Andrew Johnson: I think having that flexibility, I mean, the market — the capital markets have been wonderful for us over the past year. So that’s absolutely the case. But the reality is when we get our constellation built, we’re going to get leverage in the P&L to actually be cash flow from — cash flow positive from operations. So we don’t feel like at this point, we need to look beyond what we’ve raised right now. It provides us the flexibility to make additional investments, opportunistic and some of the other things that we’re doing on our spectrum strategy. But the real goal is to generate revenue and profit from the constellation as we get to launch. So that’s kind of how we’re thinking about it right now, but it’s certainly nice to have the balance sheet fortified the way it is.

Operator: Our next question comes from the line of Greg Pendy with Clear Street.

Gregory Pendy: Just a real quick one. On the operating expenses that you outlined, could you just remind us what you said? And does that include what will likely be spectrum licensing fees, maybe around $20 million a quarter or lease — I’m sorry, spectrum lease payments?

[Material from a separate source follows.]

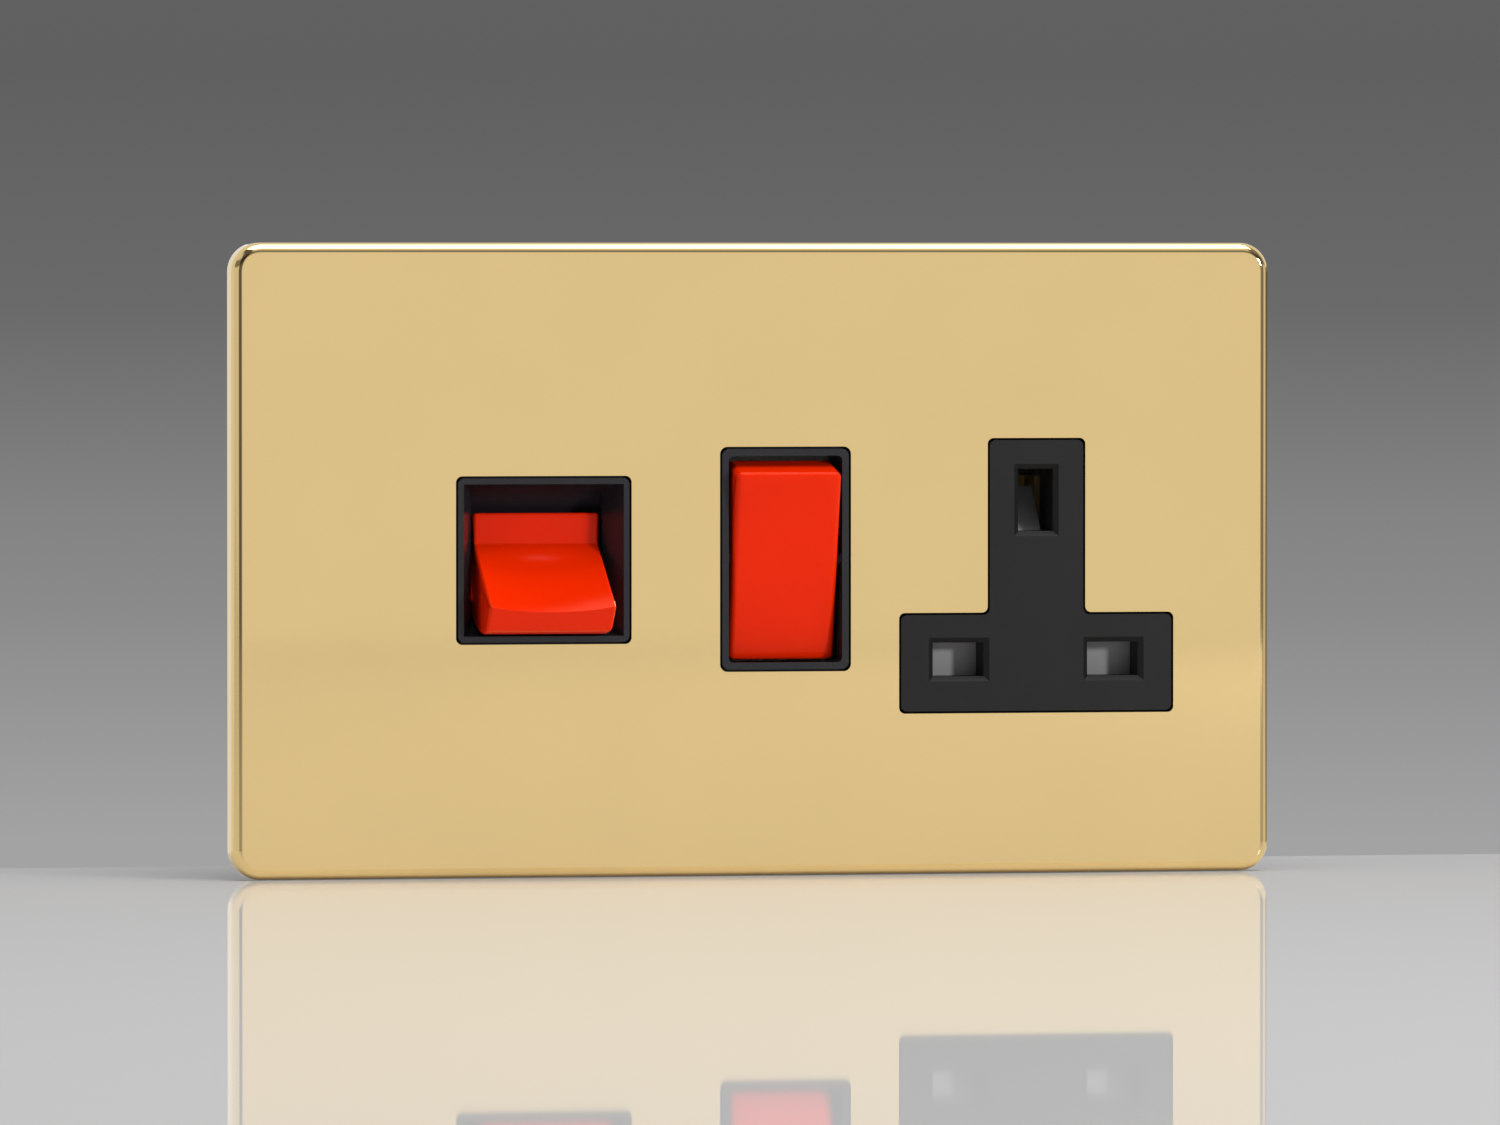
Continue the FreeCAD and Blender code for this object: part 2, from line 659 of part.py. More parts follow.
for name, sign in (("live", 1), ("neutral", -1)):
    x = cooker_x + sign * cooker_pole
    moving = contact_lever(x, cooker_pivot_y, cooker_tip, cooker_tilt, cooker_lever_tilt,
                           cooker_lever_reach, 1)[0]
    parts["cooker_contact_lever_" + name] = turned(moving, cooker_lever_pivot, 0,
                                                   cooker_lever_tilt)
    parts["cooker_plunger_" + name] = plunger(x, cooker_pivot_y, cooker_tip, -cooker_tilt)
    coil_length = cooker_tip - plunger_radius - stem_length - cooker_well_floor
    coil = spring(x, cooker_pivot_y + cooker_well_floor, 0, coil_length - 0.1, 0.85, 0.35, 4, "y")
    parts["cooker_plunger_spring_" + name] = turned(coil, cooker_pivot_y, 0, -cooker_tilt)
    parts["cooker_supply_terminal_" + name] = supply_terminal(sign)
    parts["cooker_load_terminal_" + name] = load_terminal(sign)
    parts["feed_bar_" + name] = feed_bar(sign)

parts["cooker_switch_bezel"] = cooker_bezel()
parts["cooker_rocker"] = cooker_rocker()
parts["cooker_switch_base"] = cooker_base()
clamp_screws = []
for sign in (-1, 1):
    for end in (-1, 1):
        clamp_screws.append(clamp_screw(cooker_x + sign * cooker_pole, end * terminal_z,
                                        cooker_floor, cooker_cable_radius, end,
                                        end * (cooker_half - wall + 0.4)))
parts["cooker_clamp_screws"] = Part.makeCompound(clamp_screws)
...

Andrew Johnson: Yes, this is Andy. So it’s a bit of a walk here. You’ve got sort of the GAAP OpEx, which includes the normal noncash items, which we adjust out, which we’ve talked about. And then from there, we also have the cost of revenues, which when we get to service, we’ll be moving into a more traditional COGS P&L that you’d be more used to there. But then when you net that out, my commentary was that we were just slightly over where we were in Q3 of ’25 and right in that guidance that I gave for Q4 in the mid-60s. It does not include spectrum costs, as you described for licensing, given that those are capitalized until we actually start monetizing that asset. And of course, we’re at the point where we’re awaiting FCC approval. So we will speak to that as a specific item when it comes time to kind of build that into the operating expense. But right now, apples-to-apples, that’s been out during the course of ’25.

Operator: And we have reached the end of the question-and-answer session. And therefore, I’ll now turn the call back over to Scott Wisniewski for closing remarks.

Scott Wisniewski: Thank you, operator. And we want to thank all of our shareholders and research analysts for joining the call. We hope to see many of you down in Florida at our upcoming launch. Thank you. Bye.

Operator: And this concludes today’s conference, and you may disconnect your lines at this time. Thank you for your participation.